Source data:
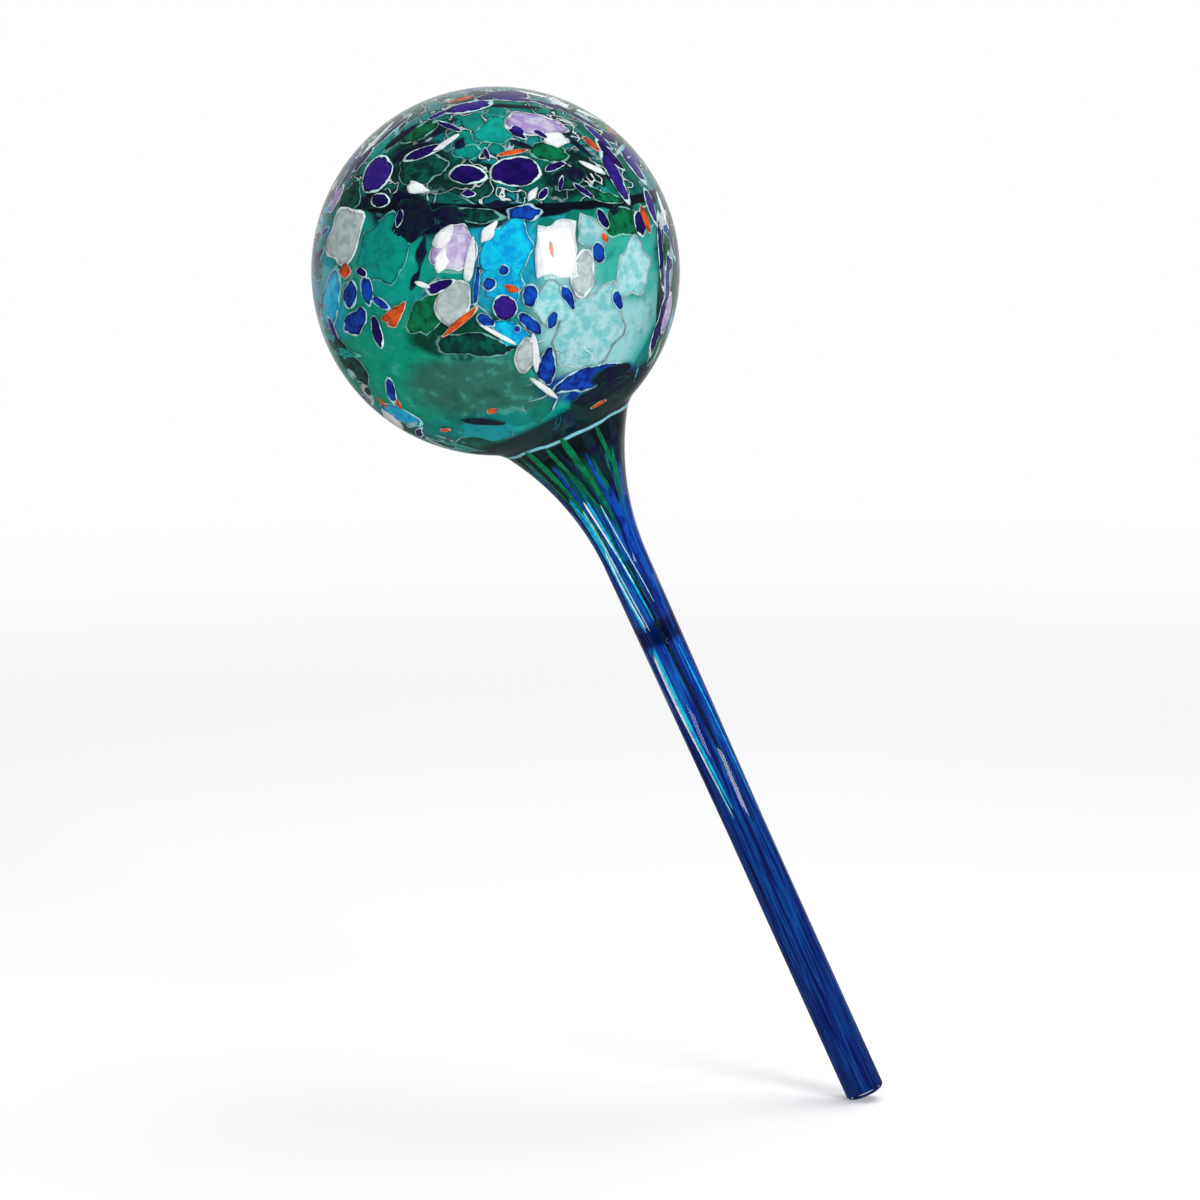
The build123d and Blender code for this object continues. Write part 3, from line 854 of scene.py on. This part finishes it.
colour = mix(tree, up_the_neck, stem_colour, flare_colour)
# Painted shade under the bulb, darkest at the sheath's top
shade_under_bulb = between(tree, up_stem, sheath_top_level - shade_under_bulb_start,
                       sheath_top_level - shade_under_bulb_full)
colour = mix(tree, shade_under_bulb, colour, night)
band_bottom, band_top = joint_level - joint_band_drop, joint_level + joint_band_rise
below_joint = between(tree, up_stem, band_bottom, band_bottom + joint_band_fade)
above_joint = between(tree, up_stem, band_top - joint_band_fade, band_top, 1.0, 0.0)
joint_band = work_out(tree, "MULTIPLY", below_joint, above_joint)
colour = mix(tree, joint_band, colour, joint_shade, "MULTIPLY")
# Painted shade, darker towards the stem's foot
shaded = between(tree, up_stem, shade_full, shade_end, 0.75, 0.0)
colour = mix(tree, shaded, colour, foot_shade, "MULTIPLY")
tree.links.new(colour, shader.inputs["Base Color"])
let_light_through(shader, sheath_clearness, sheath_roughness, layer_index)
bm = make_layer(sheath_depth, sheath_thickness, lip_level, sheath_top_level)
finish_piece(bm, "cobalt_sheath_bands", material, "cobalt", "cobalt_sheath")

# The streaks
# Chips that lay on the neck were drawn down the stem with it, to long threads that thin out and wander a
# little. They lie over the sheath, just under the skin. Some are painted light: pale threads in front stand
# in for highlights down the stem, and dark ones at its sides and down its lower middle are painted shade and
# a painted dark reflection.
streak_depth = 0.28 * mm
streak_thickness = 0.2 * mm
streak_steps = 4
streak_long_edge = 4 * mm
streak_cuts = 30
streak_drift = radians(14)
streak_bends = 2.2
streak_thinning = 0.4

# Rows give turn about the axis and width (degrees), then start and end down the stem (shares of the way from
# the sheath's top to the origin)
streak_shares = {
    "navy": [
        # Painted shade: the broad navy threads at 188 and 352 degrees lie at the stem's sides as seen from
        # the front
        (188, 40, 0.25, 1.00), (352, 40, 0.25, 1.00), (90, 30, 0.30, 0.80),
    ],
    "ink": [
        (236, 5, -0.02, 0.18), (271, 5, -0.02, 0.20), (298, 14, -0.03, 0.17), (324, 16, -0.03, 0.19),
        # Painted reflection: the ink thread at 290 degrees darkens the lower stem's middle in front
        (290, 12, 0.30, 1.00),
    ],
    "emerald": [
        (212, 9, -0.03, 0.24), (230, 7, -0.03, 0.20), (245, 10, -0.04, 0.27), (264, 6, -0.03, 0.18),
        (280, 9, -0.04, 0.24), (309, 6, -0.03, 0.16), (50, 16, -0.04, 0.40), (78, 11, -0.03, 0.55),
        (276, 4, 0.20, 0.42), (112, 14, -0.04, 0.45), (146, 9, -0.03, 0.36),
    ],
    "cobalt": [
        (221, 5, 0.00, 0.40), (255, 6, 0.02, 0.36), (294, 5, 0.02, 0.30), (310, 14, 0.12, 0.50),
        (334, 12, 0.08, 0.46), (322, 16, 0.53, 0.98),
    ],
    # Painted highlights: the aqua, cyan and white threads from about 240 to 290 degrees lie left of the
    # stem's middle in front
    "aqua": [(250, 6, 0.15, 0.48), (247, 8, 0.53, 0.97), (286, 4, 0.15, 0.42), (140, 8, 0.04, 0.75)],
    "cyan": [(240, 18, 0.11, 0.48), (254, 12, 0.52, 0.95), (322, 6, 0.53, 0.96), (268, 8, 0.13, 0.46)],
    "white": [(244, 5, 0.26, 0.47), (262, 5, 0.13, 0.36), (242, 5, 0.54, 0.86)],
}


def add_streak(target, turn, width, start, end):
    """Adds one streak: a part turn of the stem's outline, narrowed to its ends, given its thickness."""
    bm = new_chip_mesh()
    draw_outside(bm, streak_depth)
    high, low = (sheath_top_level * (1 - share) for share in (start, end))
    keep_levels(bm, low, high)
    middle, wide = radians(turn), radians(width)
    long_edges = [edge for edge in bm.edges if edge.calc_length() > streak_long_edge]
    bmesh.ops.subdivide_edges(bm, edges=long_edges, cuts=streak_cuts)
    aim = Matrix.Rotation(middle - wide / 2, 3, "Z")
    bmesh.ops.rotate(bm, cent=(0, 0, 0), matrix=aim, verts=bm.verts)
    bmesh.ops.spin(bm, geom=list(bm.verts) + list(bm.edges), cent=(0, 0, 0), axis=(0, 0, 1), angle=wide,
                   steps=streak_steps)
    for vert in bm.verts:
        share = (high - vert.co.z) / (high - low)
        offset = (atan2(vert.co.y, vert.co.x) - middle + pi) % (2 * pi) - pi
        thinned = offset * sqrt(max(0, 1 - (2 * share - 1) ** 4)) * (1 - streak_thinning * share)
        drift = streak_drift * sin(streak_bends * share + middle)
        vert.co = Matrix.Rotation(thinned - offset + drift, 3, "Z") @ vert.co
    bmesh.ops.remove_doubles(bm, verts=bm.verts, dist=merge_distance)
    bmesh.ops.recalc_face_normals(bm, faces=bm.faces)
    bmesh.ops.solidify(bm, geom=list(bm.faces), thickness=streak_thickness)
    bmesh.ops.recalc_face_normals(bm, faces=bm.faces)
    bmesh.ops.transform(bm, matrix=stem_lean, verts=bm.verts)
    scratch = bpy.data.meshes.new("streak")
    bm.to_mesh(scratch)
    bm.free()
    target.from_mesh(scratch)
    bpy.data.meshes.remove(scratch)


for colour, rows in streak_shares.items():
    for row in rows:
        add_streak(chip_meshes[colour], *row)

# The chips and streaks of each colour become one piece
# The dark green glass shares the emerald chips' node, the blue-black glass the navy chips' node, and the
# teal patches go with the gather that they were part of.
node_of_colour = {"pine": "emerald_inlays", "ink": "navy_inlays", "teal": "glass_body"}
slot_of_colour = {"pine": "emerald", "ink": "navy"}
for colour, bm in chip_meshes.items():
    finish_piece(bm, colour + "_chips", make_chip_glass(colour), slot_of_colour.get(colour, colour),
                 node_of_colour.get(colour, colour + "_inlays"), lean=False)

# The water
# It fills the bulb to above its middle and the bore down to the throat, level though the globe leans, and
# climbs a little where it meets the glass.
wall_overlap = 0.05 * mm
water_tint = (0.90, 0.985, 0.98)
water_index = 1.33

# The climb at the glass, in rings from the glass inwards: the width and drop of each
climb_rings = ((0.35 * mm, 0.6 * mm), (0.7 * mm, 0.4 * mm), (1.5 * mm, 0.2 * mm))
climb = sum(drop for width, drop in climb_rings)

clear_water = make_clear_glass("clear_water", water_tint, water_index)
bm = bmesh.new()
end = bm.verts.new((0, 0, funnel_top_level))
end = run_to(bm, end, bore_radius + wall_overlap, funnel_top_level)
draw_hollow(bm, end, wall_overlap)
turn_solid(bm)
bmesh.ops.transform(bm, matrix=stem_lean, verts=bm.verts)
surface_spot = bulb_middle + Vector((0, 0, water_above_middle + climb))
cut = cut_off(bm, surface_spot, (0, 0, 1))
rim_edges = [item for item in cut if isinstance(item, bmesh.types.BMEdge)]
surface = bmesh.ops.edgeloop_fill(bm, edges=rim_edges)["faces"]
for width, drop in climb_rings:
    bmesh.ops.inset_region(bm, faces=surface, thickness=width, depth=-drop)
bmesh.ops.recalc_face_normals(bm, faces=bm.faces)
see_through(finish_piece(bm, "water", clear_water, "water", "water_charge", lean=False))

# The studio
# A white table under soft lamps. The square highlights in the bulb come from two softboxes in front, over
# white chips that are partly painted highlight, and a fill lamp in the place of each gives the rest of its
# light without making the highlight glare.
floor_level = cad_box[0].z
floor_radius = 4.0
floor_clear_radius = 0.35
floor_fade_radius = 3 * floor_clear_radius
table_colour = (0.90, 0.90, 0.90, 1)
white = (1, 1, 1)

bm = bmesh.new()
bmesh.ops.create_circle(bm, cap_ends=True, segments=96, radius=floor_radius)
bmesh.ops.translate(bm, vec=(0, 0, floor_level), verts=bm.verts)
floor_mesh = bpy.data.meshes.new("table")
bm.to_mesh(floor_mesh)
bm.free()
floor = bpy.data.objects.new("table", floor_mesh)
bpy.context.scene.collection.objects.link(floor)

# The table turns white far away and to light that has passed the glass, and is dim where the glass mirrors it
material, tree, shader = new_material("white_table")
shader.inputs["Base Color"].default_value = table_colour
shader.inputs["Roughness"].default_value = 0.9
shader.inputs["Specular IOR Level"].default_value = 0.1
path = add(tree, "LightPath")
spot = add(tree, "TexCoord").outputs["Object"]
away = add(tree, "VectorMath", {"operation": "LENGTH"}, i0=spot).outputs["Value"]
far = between(tree, away, floor_clear_radius, floor_fade_radius)
far_seen = work_out(tree, "MULTIPLY", far, path.outputs["Is Camera Ray"])
white_share = work_out(tree, "MAXIMUM", path.outputs["Is Transmission Ray"], far_seen)
mirrored = path.outputs["Is Glossy Ray"]
behind = add(tree, "SeparateXYZ", Vector=spot).outputs[1]
far_bright = between(tree, behind, floor_clear_radius, floor_fade_radius, 0.10, 0.50)
bright = add(tree, "Mix", i0=mirrored, i2=1.0, i3=far_bright).outputs[0]
glow_share = work_out(tree, "MAXIMUM", white_share, mirrored)
glow = add(tree, "Emission", Color=white, Strength=bright)
blend = add(tree, "MixShader", i0=glow_share, i1=shader.outputs[0], i2=glow.outputs[0])
tree.links.new(blend.outputs[0], tree.nodes["Material Output"].inputs["Surface"])
floor_mesh.materials.append(material)

# The room is white to the camera, dim where the glass mirrors it, and dark overhead as seen through the glass
world = bpy.data.worlds.new("studio")
bpy.context.scene.world = world
world.use_nodes = True
tree = world.node_tree
path = add(tree, "LightPath")
heading = add(tree, "TexCoord").outputs["Generated"]
parts = add(tree, "SeparateXYZ", Vector=heading)
ceiling = between(tree, parts.outputs[2], 0.35, 0.75, 1.0, 0.12)
room = add(tree, "CombineColor", i0=ceiling, i1=ceiling, i2=ceiling).outputs[0]
soft_fill = (0.34, 0.345, 0.355)
backdrop = between(tree, parts.outputs[1], 0.60, 0.95, 0.10, 0.60)
dim_room = add(tree, "CombineColor", i0=backdrop, i1=backdrop, i2=backdrop).outputs[0]
colour = mix(tree, path.outputs["Is Transmission Ray"], soft_fill, room)
colour = mix(tree, path.outputs["Is Glossy Ray"], colour, dim_room)
colour = mix(tree, path.outputs["Is Camera Ray"], colour, white)
tree.links.new(colour, tree.nodes["Background"].inputs["Color"])


def add_softbox(name, direction, distance, width, height, power, mirrored=True):
    """A soft lamp that faces the bulb from a direction, and isn't itself in the picture."""
    data = bpy.data.lights.new(name, "AREA")
    data.shape = "RECTANGLE"
    data.size = width
    data.size_y = height
    data.energy = power
    lamp = bpy.data.objects.new(name, data)
    lamp.location = bulb_middle + Vector(direction).normalized() * distance
    lamp.rotation_euler = Vector(direction).to_track_quat("Z", "Y").to_euler()
    lamp.visible_camera = False
    lamp.visible_glossy = mirrored
    bpy.context.scene.collection.objects.link(lamp)


# Each softbox in front: its side, direction, distance, width, height, power, and the fill lamp's power
front_softboxes = [
    ("right", (0.638, -0.726, 0.261), 1.1, 0.42, 0.55, 5, 4),
    ("left", (-0.446, -0.846, 0.287), 1.2, 0.36, 0.50, 1.8, 2.2),
]
for side, *placing, power, fill_power in front_softboxes:
    add_softbox(side + "_softbox", *placing, power)
    add_softbox(side + "_fill", *placing, fill_power, mirrored=False)
add_softbox("top_softbox", (0.1, 0.25, 1.0), 1.3, 1.2, 1.0, 15, mirrored=False)

# The camera looks from a little above, as in the photograph, through a long lens
camera_distance = 1.8
view_height = 0.335
sensor_width = 36
camera_data = bpy.data.cameras.new("camera")
camera_data.sensor_width = sensor_width
camera_data.lens = sensor_width * camera_distance / view_height
camera_data.clip_start = 0.05
camera = bpy.data.objects.new("camera", camera_data)
bpy.context.scene.collection.objects.link(camera)
look_at = (cad_box[0] + cad_box[1]) / 2
back = Vector((0, -cos(sight_tilt), sin(sight_tilt)))
camera.location = look_at + back * camera_distance
camera.rotation_euler = back.to_track_quat("Z", "Y").to_euler()
bpy.context.scene.camera = camera

view = bpy.context.scene.view_settings
view.view_transform = "Standard"

# Light passes wall, layers, chips and water on its way in, and again on its way out
through_bounces = 32
bpy.context.scene.cycles.max_bounces = through_bounces
bpy.context.scene.cycles.transmission_bounces = through_bounces
bpy.context.scene.cycles.glossy_bounces = 8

What to do:
Wherever the word "scene" occurs in a line of the listing, copy that line.

Solution for this problem:
The build123d and Blender code for this object continues. Write part 3, from line 854 of scene.py on. This part finishes it.
bpy.context.scene.collection.objects.link(floor)
bpy.context.scene.world = world
    bpy.context.scene.collection.objects.link(lamp)
bpy.context.scene.collection.objects.link(camera)
bpy.context.scene.camera = camera
view = bpy.context.scene.view_settings
bpy.context.scene.cycles.max_bounces = through_bounces
bpy.context.scene.cycles.transmission_bounces = through_bounces
bpy.context.scene.cycles.glossy_bounces = 8